Hello Oregon Sea Grant Community– I’m Keats Conley, a 2014-2015 Robert E. Malouf Marine Studies Scholar. The blog below shares some recent reflections on my work with appendicularians.
April 2014: Here, in a small tourist town on the south coast of France, I am hunched over a dissecting microscope, wire-tipped dissecting probe in hand. The wire is finer than dental floss. I am using it to break my ancestors’ spines.
I use the term “spine” loosely.
Appendicularians are a “Urochordate”, one of the three subphyla of the phylum Chordata, along with Vertebrata and Cephalochordata. Cephalochordata is a rather obscure group of small, soft, fish-like creatures called lancelets. Vertebrata includes true fish, hagfish, humans and Labradoodles alike. Urochordates are therefore a sister group to us vertebrates. We are much more closely related to appendicularians than we are to, say, the bivalve oysters we so enjoy shucking and shooting. A great deal of research has compared mammalian and Urochordata genomes to provide information on, among other things, the evolutionary origin of the vertebrate immune system, the eye lens, and the central nervous system.
Appendicularians look like a millimeter-sized translucent tadpole. Under the microscope, they appear equal parts alien and human embryo. They have a football-shaped head (the “trunk”) and a tail, which writhes wildly. I break their spines so that they will hold still long enough for me to take a photograph, which I can later use to measure their size.
The term “appendicularian” refers to the appendices of the animal, their houses. As described in a scientific paper: “The house is secreted as a rudiment by the oikoplastic epithelium, a specialized single-layered organ that covers the trunk of the animal.” In other words, they grow their house from their head. The “house” is a spherical or ellipsoidal structure made of mucus. It is secreted, and then the animal bangs its head up and down to inflate the house with water. The animal then swims inside and sits in the house, with the house roof tucked under its appendicularian “chin.” The house is made of rectangular mucus filaments that function like a spider web.[1] Structurally, its architecture is kaleidoscopically intricate, but its function is straightforward: to capture and concentrate prey particles, such as bacteria and small algae, from the surrounding seawater. The house concentrates prey up to a thousand times that of the surrounding seawater, and then the appendicularian sucks up its thick prey soup as if through a straw.

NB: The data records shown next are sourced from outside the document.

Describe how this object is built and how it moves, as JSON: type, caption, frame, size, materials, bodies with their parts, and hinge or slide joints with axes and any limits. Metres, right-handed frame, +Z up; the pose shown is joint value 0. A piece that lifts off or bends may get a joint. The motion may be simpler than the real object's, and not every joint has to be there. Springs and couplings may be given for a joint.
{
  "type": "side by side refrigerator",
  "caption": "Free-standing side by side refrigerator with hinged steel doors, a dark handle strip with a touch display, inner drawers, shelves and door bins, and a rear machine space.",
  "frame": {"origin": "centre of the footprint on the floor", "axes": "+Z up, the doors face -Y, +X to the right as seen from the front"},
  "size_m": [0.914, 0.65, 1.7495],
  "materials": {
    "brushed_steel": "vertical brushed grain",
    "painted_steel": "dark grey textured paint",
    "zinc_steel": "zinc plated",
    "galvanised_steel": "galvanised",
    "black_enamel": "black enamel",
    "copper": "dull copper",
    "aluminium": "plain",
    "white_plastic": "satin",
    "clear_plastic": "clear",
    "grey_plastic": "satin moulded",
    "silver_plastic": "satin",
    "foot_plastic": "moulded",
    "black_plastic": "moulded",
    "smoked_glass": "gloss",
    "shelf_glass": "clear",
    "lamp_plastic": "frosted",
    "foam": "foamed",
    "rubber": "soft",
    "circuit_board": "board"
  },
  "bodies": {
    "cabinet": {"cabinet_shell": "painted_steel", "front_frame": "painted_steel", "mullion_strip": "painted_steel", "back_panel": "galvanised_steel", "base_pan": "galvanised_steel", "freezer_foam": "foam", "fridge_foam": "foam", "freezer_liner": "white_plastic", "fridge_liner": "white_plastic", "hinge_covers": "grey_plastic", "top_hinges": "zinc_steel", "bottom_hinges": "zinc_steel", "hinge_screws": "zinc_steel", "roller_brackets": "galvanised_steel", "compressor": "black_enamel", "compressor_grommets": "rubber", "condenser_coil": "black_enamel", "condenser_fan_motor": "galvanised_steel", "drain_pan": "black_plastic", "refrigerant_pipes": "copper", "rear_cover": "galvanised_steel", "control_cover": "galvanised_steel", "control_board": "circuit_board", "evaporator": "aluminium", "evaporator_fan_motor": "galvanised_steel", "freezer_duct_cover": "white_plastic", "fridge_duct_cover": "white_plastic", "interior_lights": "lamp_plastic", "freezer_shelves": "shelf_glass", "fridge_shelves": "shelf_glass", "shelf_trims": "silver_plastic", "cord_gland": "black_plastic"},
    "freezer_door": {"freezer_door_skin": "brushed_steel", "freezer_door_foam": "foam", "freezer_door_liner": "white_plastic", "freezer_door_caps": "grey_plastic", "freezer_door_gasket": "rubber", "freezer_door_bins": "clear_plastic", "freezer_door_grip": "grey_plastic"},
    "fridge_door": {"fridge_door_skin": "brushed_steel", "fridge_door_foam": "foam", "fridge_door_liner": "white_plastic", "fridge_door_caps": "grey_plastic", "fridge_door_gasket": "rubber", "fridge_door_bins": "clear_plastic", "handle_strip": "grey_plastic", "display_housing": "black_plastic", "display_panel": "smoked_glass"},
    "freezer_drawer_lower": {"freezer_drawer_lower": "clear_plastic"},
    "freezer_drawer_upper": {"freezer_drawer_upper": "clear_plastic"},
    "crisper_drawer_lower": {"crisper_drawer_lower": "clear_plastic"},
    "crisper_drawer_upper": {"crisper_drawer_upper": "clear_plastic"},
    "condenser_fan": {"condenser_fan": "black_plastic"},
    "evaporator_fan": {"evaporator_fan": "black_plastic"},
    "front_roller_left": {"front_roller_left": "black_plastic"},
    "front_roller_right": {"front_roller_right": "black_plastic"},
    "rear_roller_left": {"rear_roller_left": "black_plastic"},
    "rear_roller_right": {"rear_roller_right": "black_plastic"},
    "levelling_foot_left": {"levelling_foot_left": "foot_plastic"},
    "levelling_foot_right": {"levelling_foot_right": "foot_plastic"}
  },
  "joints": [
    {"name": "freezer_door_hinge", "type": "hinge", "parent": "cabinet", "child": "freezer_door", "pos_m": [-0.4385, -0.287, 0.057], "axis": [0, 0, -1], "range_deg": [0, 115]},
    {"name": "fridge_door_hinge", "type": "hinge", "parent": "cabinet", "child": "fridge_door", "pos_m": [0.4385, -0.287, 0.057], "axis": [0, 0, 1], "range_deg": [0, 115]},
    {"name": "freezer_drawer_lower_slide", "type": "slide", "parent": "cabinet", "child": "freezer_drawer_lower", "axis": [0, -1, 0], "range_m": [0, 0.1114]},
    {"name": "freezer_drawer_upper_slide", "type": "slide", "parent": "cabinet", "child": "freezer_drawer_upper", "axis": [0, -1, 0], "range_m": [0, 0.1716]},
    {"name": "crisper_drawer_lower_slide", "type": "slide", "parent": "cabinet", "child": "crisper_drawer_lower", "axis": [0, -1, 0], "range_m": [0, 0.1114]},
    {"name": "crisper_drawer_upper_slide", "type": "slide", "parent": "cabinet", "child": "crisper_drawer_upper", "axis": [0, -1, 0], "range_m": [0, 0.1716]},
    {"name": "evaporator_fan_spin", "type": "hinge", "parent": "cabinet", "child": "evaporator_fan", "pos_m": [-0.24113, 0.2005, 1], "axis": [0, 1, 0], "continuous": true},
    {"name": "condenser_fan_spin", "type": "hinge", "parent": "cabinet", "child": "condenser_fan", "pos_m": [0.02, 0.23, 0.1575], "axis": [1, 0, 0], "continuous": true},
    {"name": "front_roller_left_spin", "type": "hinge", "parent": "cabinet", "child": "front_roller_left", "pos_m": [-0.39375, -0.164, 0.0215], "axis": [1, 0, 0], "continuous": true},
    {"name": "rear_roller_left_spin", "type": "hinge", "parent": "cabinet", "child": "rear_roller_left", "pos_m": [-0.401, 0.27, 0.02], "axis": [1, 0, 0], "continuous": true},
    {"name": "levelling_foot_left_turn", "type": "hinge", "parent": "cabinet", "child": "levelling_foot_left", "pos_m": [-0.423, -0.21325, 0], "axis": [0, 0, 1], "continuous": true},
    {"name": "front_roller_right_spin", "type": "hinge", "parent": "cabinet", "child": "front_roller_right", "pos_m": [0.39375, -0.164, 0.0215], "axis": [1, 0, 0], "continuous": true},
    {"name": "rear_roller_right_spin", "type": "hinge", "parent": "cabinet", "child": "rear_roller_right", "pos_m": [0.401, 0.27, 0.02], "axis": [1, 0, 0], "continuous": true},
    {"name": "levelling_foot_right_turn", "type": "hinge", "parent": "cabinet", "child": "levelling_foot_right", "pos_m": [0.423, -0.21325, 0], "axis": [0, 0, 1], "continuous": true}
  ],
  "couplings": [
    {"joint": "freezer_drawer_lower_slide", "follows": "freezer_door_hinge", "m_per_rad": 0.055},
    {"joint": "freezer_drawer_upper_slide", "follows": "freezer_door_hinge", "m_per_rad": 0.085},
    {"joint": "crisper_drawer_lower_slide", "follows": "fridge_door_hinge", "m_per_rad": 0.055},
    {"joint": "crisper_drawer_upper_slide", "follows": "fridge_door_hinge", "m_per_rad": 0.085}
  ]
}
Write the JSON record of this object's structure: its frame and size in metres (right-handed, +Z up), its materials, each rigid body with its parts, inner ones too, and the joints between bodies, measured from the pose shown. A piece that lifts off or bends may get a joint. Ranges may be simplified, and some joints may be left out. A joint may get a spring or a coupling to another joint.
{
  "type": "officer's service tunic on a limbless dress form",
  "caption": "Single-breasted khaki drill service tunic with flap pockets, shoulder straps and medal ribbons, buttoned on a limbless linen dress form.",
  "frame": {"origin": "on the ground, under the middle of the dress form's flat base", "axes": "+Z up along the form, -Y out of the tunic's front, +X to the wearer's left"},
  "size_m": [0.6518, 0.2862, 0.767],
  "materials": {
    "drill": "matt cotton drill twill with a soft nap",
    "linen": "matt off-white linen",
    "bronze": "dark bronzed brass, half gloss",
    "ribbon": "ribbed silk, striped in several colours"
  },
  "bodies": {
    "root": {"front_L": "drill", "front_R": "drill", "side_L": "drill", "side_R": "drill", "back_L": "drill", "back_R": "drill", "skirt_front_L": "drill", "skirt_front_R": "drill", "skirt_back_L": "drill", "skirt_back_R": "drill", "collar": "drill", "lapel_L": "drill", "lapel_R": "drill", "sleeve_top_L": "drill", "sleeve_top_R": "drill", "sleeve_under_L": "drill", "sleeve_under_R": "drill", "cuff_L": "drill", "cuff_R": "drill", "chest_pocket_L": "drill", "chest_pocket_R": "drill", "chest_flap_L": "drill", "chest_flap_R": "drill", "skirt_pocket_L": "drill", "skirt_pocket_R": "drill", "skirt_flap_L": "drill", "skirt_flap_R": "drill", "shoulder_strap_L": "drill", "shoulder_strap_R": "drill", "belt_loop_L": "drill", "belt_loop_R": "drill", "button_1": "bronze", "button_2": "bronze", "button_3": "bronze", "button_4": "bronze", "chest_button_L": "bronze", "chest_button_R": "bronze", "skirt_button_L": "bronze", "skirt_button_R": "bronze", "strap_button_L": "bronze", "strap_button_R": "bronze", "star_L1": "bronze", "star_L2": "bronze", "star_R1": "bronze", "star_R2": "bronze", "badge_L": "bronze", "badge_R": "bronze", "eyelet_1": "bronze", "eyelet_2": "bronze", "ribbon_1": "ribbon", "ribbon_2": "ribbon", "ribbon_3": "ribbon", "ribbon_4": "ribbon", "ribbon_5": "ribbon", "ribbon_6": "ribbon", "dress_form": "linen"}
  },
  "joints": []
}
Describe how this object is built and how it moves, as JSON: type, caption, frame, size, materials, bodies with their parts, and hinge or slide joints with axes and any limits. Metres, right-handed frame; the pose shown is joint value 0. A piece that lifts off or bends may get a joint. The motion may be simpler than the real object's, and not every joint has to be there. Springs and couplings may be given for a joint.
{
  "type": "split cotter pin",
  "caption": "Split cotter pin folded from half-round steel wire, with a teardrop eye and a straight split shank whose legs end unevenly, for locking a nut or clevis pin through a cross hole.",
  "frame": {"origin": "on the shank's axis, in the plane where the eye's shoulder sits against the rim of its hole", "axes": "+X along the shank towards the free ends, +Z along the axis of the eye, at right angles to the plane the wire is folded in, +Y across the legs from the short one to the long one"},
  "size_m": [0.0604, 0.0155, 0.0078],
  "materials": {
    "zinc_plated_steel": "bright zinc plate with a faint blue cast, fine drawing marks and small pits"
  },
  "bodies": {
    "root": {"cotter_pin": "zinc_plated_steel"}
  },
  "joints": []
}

As I alternate between spine- and camera-snapping, I don’t need to follow any particular protocol. (I do try and move swiftly). In my home lab back in Oregon, a fellow Ph.D. student one building distant works with two-inch zebrafish (Danio rerio) and must adhere to procedures outlined by the University of Oregon’s Animal Care Services, the organization “responsible for administering all activities related to the care and use of animals.” An animal, in this case, is implicitly considered equivalent to a vertebrate. And as we know, although appendicularians coexist with zebrafish in the kingdom Animalia, the two occupy separate subphyla within the phylum Chordata. When I called Animal Care Services to inquire whether any particular care procedure must be followed for research on appendicularians, I was reassured that, no, Animal Care Services oversees supervision of only live vertebrates, as well as some charismatic, seemingly intelligent invertebrate mollusks, such as octopuses. But, I protested, appendicularians are a sister-group to vertebrates. A sister-group. Just the same, I am free to do what I wish with my small, sister house-builders.
The summer after my spring of spine-breaking, I served as a teaching assistant for a marine invertebrate zoology class at the Oregon Institute of Marine Biology. In a lecture on the difference between “anadromous” and “catadromous”, the professor showed a photo of the rainbow trout Oncorhynchus mykiss. In small font, the caption read: “Vertebrates are just invertebrates that happen to have backbones.”
Appendicularians don’t have a spine. They have a notochord. A notochord is a flexible, thin-walled tube, found in the embryos of all chordates. Notochords were advantageous to primitive fish-ancestors because they provided a rigid structure for muscle attachment, yet were flexible enough to allow more movement than, for example, a hard chitinous exoskeleton. In humans, the notochord of the developing embryo is a precursor that will eventually become the central nervous system, including the spinal cord and vertebrae. But in appendicularians, the notochord just stays as a notochord. They have a simple, spineless tail. And a head that builds houses.
References:
Spada, F., Steen, H., Troedsson, C., Kallesøe, T., Spriet, E., Mann, M., & Thompson, E. M. (2001). Molecular patterning of the oikoplastic epithelium of the larvacean tunicate Oikopleura dioica. Journal of Biological Chemistry,276(23), 20624-20632.
Footnotes:
[1] The next time you look at a spider web, notice that it is made up entirely of rectangles. This is because a rectangle is the shape that catches the most bugs with the minimum amount of web material. After all, spider silk is energetically costly to produce. Appendicularians employ this same strategy of catching prey using rectangular-mesh nets, except their thread is mucus rather than silk.